**Exercise materials:**
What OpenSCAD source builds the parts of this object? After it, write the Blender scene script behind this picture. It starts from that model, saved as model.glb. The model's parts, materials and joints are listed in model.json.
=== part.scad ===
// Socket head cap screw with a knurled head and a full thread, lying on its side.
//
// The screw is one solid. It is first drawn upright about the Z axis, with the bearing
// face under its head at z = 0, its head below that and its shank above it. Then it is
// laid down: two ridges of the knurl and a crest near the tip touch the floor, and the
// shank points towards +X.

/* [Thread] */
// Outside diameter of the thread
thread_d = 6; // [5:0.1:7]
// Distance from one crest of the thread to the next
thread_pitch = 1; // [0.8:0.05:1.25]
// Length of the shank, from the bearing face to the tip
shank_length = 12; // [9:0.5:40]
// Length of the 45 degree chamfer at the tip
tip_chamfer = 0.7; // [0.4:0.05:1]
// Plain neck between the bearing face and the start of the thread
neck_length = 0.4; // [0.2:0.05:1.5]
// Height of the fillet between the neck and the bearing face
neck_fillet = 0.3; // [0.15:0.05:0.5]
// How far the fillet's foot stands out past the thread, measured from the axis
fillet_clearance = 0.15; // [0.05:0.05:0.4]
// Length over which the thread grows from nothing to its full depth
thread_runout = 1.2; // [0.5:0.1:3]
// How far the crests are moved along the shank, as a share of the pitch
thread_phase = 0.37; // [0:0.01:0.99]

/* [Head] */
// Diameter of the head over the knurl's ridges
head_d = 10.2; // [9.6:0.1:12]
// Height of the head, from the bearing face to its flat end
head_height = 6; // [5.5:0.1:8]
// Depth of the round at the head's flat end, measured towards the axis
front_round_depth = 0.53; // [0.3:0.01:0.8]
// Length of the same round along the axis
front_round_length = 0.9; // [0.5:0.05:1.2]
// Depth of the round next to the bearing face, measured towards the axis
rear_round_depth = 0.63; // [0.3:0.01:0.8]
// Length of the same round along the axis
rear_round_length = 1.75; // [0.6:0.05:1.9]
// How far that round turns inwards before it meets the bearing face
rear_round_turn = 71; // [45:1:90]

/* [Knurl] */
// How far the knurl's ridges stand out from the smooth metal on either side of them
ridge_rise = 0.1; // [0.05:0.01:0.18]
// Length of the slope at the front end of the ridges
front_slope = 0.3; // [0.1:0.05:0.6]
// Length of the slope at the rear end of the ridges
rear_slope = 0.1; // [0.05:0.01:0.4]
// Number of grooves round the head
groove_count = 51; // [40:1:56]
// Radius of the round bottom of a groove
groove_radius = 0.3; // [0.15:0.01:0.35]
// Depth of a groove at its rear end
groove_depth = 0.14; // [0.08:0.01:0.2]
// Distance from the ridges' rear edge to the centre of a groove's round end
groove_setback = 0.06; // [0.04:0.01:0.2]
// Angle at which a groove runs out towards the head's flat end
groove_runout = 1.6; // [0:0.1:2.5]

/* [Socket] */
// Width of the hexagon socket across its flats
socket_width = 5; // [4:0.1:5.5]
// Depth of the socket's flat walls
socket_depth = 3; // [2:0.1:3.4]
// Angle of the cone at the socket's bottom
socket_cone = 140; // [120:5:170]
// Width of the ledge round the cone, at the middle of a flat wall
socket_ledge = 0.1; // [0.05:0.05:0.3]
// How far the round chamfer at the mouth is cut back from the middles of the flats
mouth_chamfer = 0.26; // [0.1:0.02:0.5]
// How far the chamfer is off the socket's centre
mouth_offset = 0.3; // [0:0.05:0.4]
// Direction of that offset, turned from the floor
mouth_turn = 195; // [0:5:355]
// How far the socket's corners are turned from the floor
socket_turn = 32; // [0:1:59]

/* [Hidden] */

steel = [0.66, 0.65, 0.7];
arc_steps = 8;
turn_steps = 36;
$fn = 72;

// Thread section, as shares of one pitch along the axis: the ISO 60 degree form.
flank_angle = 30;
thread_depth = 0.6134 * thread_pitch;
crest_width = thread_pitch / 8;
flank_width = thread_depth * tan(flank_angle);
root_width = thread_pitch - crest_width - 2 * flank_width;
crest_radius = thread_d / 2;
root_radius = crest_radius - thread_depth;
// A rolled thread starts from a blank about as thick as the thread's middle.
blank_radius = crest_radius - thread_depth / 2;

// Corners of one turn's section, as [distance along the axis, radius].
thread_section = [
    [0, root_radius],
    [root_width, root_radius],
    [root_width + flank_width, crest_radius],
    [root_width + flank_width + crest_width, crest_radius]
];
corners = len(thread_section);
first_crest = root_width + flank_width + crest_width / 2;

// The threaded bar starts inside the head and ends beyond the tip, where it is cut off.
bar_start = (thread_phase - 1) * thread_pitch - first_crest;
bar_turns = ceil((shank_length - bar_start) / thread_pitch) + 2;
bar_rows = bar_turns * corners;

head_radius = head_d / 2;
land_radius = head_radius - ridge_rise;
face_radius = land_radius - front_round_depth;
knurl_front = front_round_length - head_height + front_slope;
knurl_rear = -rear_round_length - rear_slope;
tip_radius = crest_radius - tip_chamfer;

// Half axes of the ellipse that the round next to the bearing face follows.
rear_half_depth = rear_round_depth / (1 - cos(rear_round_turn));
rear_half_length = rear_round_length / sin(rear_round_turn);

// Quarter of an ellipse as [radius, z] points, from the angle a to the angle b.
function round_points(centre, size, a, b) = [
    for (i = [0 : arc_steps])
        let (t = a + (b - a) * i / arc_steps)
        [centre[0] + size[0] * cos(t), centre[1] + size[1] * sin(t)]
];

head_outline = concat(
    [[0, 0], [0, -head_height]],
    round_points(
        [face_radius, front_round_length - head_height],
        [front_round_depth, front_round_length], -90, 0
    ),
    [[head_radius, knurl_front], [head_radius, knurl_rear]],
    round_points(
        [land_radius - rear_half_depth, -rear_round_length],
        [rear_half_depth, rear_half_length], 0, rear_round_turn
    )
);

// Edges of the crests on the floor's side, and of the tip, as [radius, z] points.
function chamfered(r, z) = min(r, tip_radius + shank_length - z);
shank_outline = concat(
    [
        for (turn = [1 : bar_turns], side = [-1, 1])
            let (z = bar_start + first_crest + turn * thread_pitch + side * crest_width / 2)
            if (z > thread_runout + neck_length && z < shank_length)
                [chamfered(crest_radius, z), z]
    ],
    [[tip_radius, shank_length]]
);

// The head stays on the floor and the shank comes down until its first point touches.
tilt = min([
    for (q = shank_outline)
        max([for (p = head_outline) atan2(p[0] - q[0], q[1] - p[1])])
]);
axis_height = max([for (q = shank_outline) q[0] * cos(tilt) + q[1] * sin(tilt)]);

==

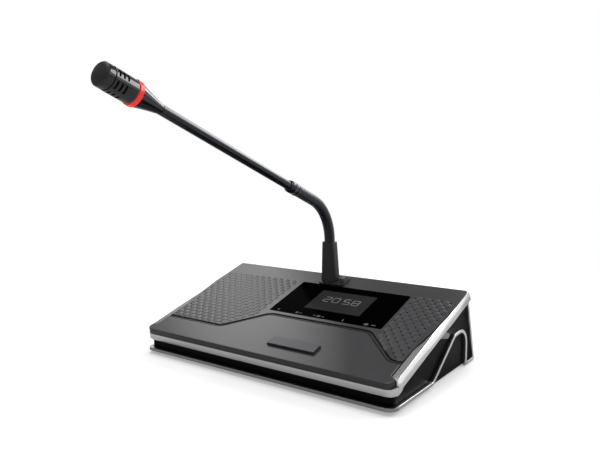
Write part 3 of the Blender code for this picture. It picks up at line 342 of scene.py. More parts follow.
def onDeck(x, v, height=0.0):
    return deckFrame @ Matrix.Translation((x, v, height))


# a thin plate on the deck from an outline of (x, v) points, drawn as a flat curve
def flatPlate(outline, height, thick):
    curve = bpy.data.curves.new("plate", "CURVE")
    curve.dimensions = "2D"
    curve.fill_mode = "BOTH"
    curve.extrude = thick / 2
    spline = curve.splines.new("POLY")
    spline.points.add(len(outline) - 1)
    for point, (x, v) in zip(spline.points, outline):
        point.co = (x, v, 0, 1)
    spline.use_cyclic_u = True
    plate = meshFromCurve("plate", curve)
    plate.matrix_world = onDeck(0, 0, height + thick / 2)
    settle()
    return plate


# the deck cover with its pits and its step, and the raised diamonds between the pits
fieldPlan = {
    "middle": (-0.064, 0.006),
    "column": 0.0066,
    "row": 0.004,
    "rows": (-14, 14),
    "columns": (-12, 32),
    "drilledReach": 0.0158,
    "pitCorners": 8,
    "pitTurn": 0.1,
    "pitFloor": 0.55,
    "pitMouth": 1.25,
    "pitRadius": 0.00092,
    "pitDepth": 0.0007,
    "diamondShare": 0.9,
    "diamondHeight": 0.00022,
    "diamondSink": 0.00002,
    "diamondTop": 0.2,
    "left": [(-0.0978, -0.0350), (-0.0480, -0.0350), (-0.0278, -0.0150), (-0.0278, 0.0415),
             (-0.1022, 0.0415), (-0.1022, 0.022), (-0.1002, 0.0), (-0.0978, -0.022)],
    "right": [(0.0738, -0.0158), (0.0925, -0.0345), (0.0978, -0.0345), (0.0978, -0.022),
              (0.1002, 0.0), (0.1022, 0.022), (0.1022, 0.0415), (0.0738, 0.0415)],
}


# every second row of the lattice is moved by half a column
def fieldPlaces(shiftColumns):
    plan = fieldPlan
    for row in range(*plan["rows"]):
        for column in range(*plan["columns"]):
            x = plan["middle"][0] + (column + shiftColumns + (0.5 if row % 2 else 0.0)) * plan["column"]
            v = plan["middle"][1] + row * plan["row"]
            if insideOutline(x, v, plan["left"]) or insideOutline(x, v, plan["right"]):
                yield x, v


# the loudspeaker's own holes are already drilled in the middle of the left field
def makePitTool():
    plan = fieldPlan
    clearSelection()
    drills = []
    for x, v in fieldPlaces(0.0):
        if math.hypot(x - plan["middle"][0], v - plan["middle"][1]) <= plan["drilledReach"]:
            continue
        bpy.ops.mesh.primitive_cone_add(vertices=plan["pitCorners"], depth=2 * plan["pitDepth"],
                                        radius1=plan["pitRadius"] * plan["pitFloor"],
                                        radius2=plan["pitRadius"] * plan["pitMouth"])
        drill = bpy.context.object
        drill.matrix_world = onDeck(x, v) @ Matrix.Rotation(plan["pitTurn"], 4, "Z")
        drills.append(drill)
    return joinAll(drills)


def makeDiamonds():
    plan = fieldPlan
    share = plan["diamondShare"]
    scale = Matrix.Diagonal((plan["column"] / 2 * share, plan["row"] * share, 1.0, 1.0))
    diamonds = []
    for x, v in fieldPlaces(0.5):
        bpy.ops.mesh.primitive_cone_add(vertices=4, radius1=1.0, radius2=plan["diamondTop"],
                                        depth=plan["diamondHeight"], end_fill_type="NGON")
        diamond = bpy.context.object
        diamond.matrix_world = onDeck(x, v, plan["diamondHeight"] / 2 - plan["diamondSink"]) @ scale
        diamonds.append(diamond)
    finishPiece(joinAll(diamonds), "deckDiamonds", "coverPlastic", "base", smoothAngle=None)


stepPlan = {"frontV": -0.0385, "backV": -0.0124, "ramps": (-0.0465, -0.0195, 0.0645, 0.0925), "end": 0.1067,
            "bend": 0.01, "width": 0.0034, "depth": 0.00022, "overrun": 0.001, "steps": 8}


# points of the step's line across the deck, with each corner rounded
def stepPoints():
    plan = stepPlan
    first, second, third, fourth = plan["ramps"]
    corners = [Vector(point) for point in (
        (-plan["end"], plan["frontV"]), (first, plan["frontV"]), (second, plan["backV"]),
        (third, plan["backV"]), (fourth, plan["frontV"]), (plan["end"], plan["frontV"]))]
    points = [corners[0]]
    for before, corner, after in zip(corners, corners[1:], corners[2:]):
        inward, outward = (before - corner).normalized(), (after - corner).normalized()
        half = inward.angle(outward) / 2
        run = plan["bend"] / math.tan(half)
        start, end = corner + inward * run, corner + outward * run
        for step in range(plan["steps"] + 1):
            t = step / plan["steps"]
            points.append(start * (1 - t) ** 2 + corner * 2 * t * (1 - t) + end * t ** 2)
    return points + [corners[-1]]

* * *

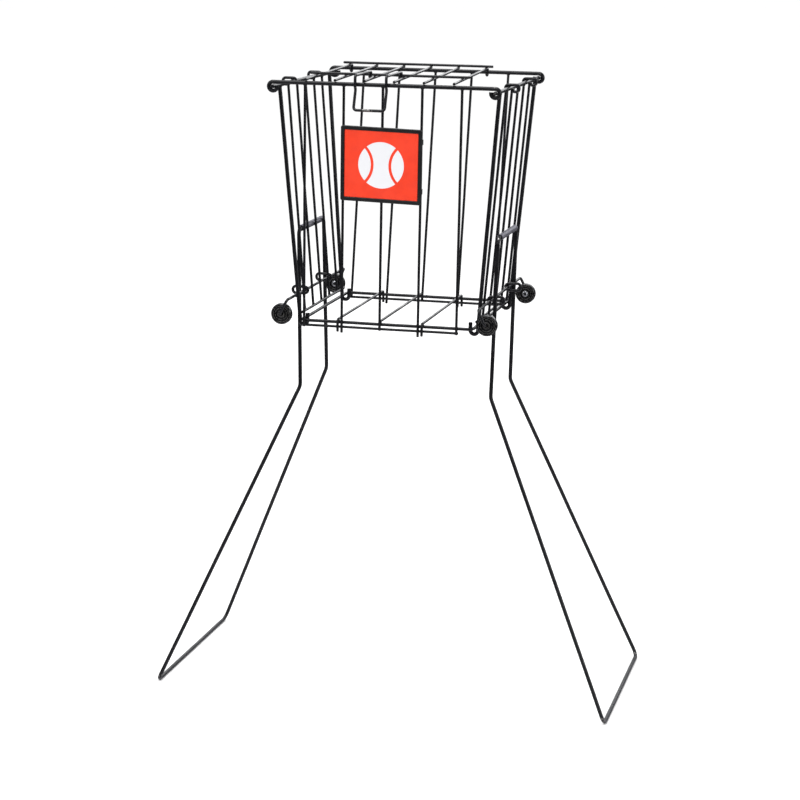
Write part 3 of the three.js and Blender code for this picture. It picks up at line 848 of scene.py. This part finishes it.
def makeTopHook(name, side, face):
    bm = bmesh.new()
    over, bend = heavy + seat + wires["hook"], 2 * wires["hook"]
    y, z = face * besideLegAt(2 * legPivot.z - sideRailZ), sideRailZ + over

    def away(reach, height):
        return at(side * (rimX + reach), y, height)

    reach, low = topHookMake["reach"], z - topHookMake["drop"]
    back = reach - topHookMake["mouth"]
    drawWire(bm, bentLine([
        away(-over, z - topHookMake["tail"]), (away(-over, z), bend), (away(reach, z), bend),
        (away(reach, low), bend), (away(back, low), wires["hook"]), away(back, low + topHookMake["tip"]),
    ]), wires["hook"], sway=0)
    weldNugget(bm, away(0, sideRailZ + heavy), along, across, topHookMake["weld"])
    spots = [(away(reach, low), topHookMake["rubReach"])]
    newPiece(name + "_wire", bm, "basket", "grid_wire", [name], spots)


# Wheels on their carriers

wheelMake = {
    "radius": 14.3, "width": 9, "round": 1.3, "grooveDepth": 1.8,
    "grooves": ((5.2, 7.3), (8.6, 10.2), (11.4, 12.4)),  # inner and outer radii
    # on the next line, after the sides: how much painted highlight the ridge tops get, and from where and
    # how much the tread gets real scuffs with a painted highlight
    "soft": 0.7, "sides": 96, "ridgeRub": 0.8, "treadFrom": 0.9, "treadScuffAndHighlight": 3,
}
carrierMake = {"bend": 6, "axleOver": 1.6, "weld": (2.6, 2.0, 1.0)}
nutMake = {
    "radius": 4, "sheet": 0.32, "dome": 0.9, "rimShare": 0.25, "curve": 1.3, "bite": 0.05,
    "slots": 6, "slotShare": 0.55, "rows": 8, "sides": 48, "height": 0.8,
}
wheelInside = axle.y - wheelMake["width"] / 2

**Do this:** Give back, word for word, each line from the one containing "What OpenSCAD source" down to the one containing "points towards +X.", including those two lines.

**Response to the task:**
What OpenSCAD source builds the parts of this object? After it, write the Blender scene script behind this picture. It starts from that model, saved as model.glb. The model's parts, materials and joints are listed in model.json.
=== part.scad ===
// Socket head cap screw with a knurled head and a full thread, lying on its side.
//
// The screw is one solid. It is first drawn upright about the Z axis, with the bearing
// face under its head at z = 0, its head below that and its shank above it. Then it is
// laid down: two ridges of the knurl and a crest near the tip touch the floor, and the
// shank points towards +X.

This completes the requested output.